New Mexico Art Tells its History

New Mexico (Off Highway 66-Near Gallup) - Weston

New Mexico (Off Highway 66-Near Gallup), 1933 (printed 1937)
Edward Weston (American, 1886 - 1958)
gelatin silver print, 7 1/2 x 9 3/8 in. (19.1 x 23.8 cm)
Gift of New Mexico Magazine, 1982
1982.61.1
© 1981 Center for Creative Photography, Arizona Board of Regents

Edward Weston began taking photographs at age 16 when he was given a Kodak Bull's-Eye #2. After a brief stint as a railroad surveyor in California, he began working as an itinerant photographer, peddling his wares door to door photographing children, pets and funerals. Realizing the need for formal training, in 1908 he returned east and attended the Illinois College of Photography, completing the 12-month course in six months. Weston returned to California opening his own studio in 1911; this became his base of operation for the next two decades.

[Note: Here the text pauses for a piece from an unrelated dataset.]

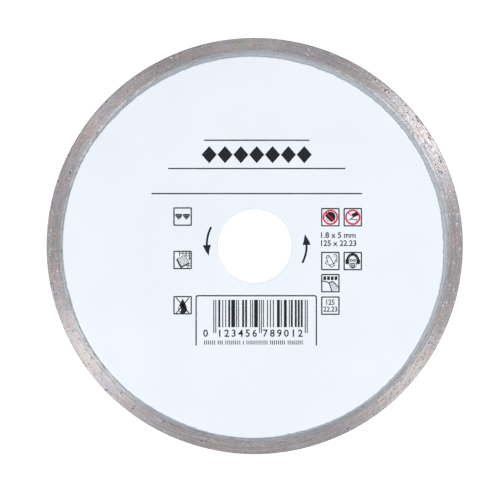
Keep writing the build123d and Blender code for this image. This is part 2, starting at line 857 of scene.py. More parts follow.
@dataclass(frozen=True)
class SteelCore:
    """The steel blank, whose notched edge is buried in the base ring.

    Attributes:
        blade: The shared sizes.
        chamfer: Width of the chamfers on the bore's edges.
        notches: How many notches there are.
        notch_depth: Their depth.
        notch_width: Their width.
    """

    blade: Blade
    chamfer: float = 0.15
    notches: int = 72
    notch_depth: float = 0.4
    notch_width: float = 1.6

    def edge(self) -> Array:
        """The core's radius at each column.

        The notches repeat by the angle. Within half a notch's width of a notch's middle,
        the radius is the core's less the notch's depth.

        Returns:
            One radius for each column.
        """
        radius = self.blade.core_radius
        angle = 2 * np.pi * np.arange(COLUMNS) / COLUMNS
        pitch = 2 * np.pi / self.notches
        offset = radius * np.abs((angle + pitch / 2) % pitch - pitch / 2)
        return radius - self.notch_depth * (offset < self.notch_width / 2)

    def build(self) -> bpy.types.Object:
        """Builds the core: its turned outline, with the outer side following the notches.

        Returns:
            The piece that stands for the CAD core.
        """
        half, bore, cut = self.blade.core_half, self.blade.bore_radius, self.chamfer
        corners = np.array(
            [
                (bore, half - cut),
                (bore + cut, half),
                (self.blade.core_radius, half),
                (self.blade.core_radius, -half),
                (bore + cut, -half),
                (bore, cut - half),
            ]
        )
        outline = divided(eased(corners, (0.04, 0.04, 0.0, 0.0, 0.04, 0.04)), 4.0)
        grid = np.repeat(outline[None], COLUMNS, 0)
        at_edge = outline[:, 0] > self.blade.core_radius - 0.01
        grid[:, at_edge, 0] = self.edge()[:, None]
        piece = wrapped(turned(grid)).piece("core_plate", GroundSteel())
        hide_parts("steel_core")
        return piece


@dataclass(frozen=True)
class BaseRing:
    """The layer without diamond that grips the core's edge.

    Attributes:
        blade: The shared sizes.
        core: The core, whose notches it fills.
        lip_radius: Where it begins on the core's face.
        lip_step: How high it begins.
        shoulder_radius: Where it reaches its full thickness.
        wander: How far the lip's radius strays.
        grain: Height of its grains.
        pit: Depth of its pits.
    """

    blade: Blade
    core: SteelCore
    lip_radius: float = 57.95
    lip_step: float = 0.04
    shoulder_radius: float = 58.5
    wander: float = 0.06
    grain: float = 0.006
    pit: float = 0.07

    def build(self, rng: np.random.Generator) -> bpy.types.Object:
        """Builds the ring, with a ragged, pitted lip.

        The lip's radius wanders by a smooth noise. Pits are where a second noise passes 1.5,
        near the lip only.

        Args:
            rng: Where the random numbers come from.

        Returns:
            The piece that stands for the CAD ring.
        """
        core, full = self.blade.core_half, self.blade.rim_half
        upper = np.array(
            [
                (self.lip_radius, core),
                (self.lip_radius, core + self.lip_step),
                (self.shoulder_radius, full),
                (self.blade.base_radius, full),
            ]
        )
        lower = upper[::-1] * (1, -1)
        inside = np.array([(self.blade.core_radius, -core), (self.blade.core_radius, core)])
        radii = (0, 0.05, 0.2, 0, 0, 0.2, 0.05, 0, 0, 0)
        outline = divided(eased(np.concatenate([upper, lower, inside]), radii), 0.14)
        shape = (COLUMNS, len(outline))
        buried = (np.abs(outline[:, 1]) <= core + 1e-6) | (
            outline[:, 0] > self.blade.base_radius - 0.05
        )
        near_lip = ~buried * (1 - step(outline[:, 0], self.lip_radius, self.lip_radius + 0.7))
        pits = np.clip(smooth_noise(shape, (1.2, 0.9), rng) - 1.5, 0, 1) * near_lip
        grains = smooth_noise(shape, (1.0, 0.8), rng) * ~buried
        grid = raised(outline, self.grain * grains - self.pit * pits)
        grid[..., 0] += self.wander * straying(2.5, rng) * near_lip
        hidden = (np.abs(outline[:, 1]) <= core + 1e-6) & (
            outline[:, 0] > self.blade.core_radius - 0.01
        )
        grid[:, hidden, 0] = self.core.edge()[:, None]
        # The pits' mark darkens the finish in them as painted shade.
        piece = wrapped(turned(grid), {"pit": pits}).piece("base_layer", PLAIN_BOND)
        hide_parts("base_ring")
        return piece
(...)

A turning point in his career came in 1922 when Weston renounced his earlier soft-focus pictorial style with a new emphasis on abstract form and sharper resolution of detail and began the work for which he is most famous: natural forms, close-ups, nudes, and landscapes. His travels to New York City and Mexico City connected him with other significant artists of the era. Weston was a founding member of Group f/64, which advocated unmanipulated, sharp-focus photography.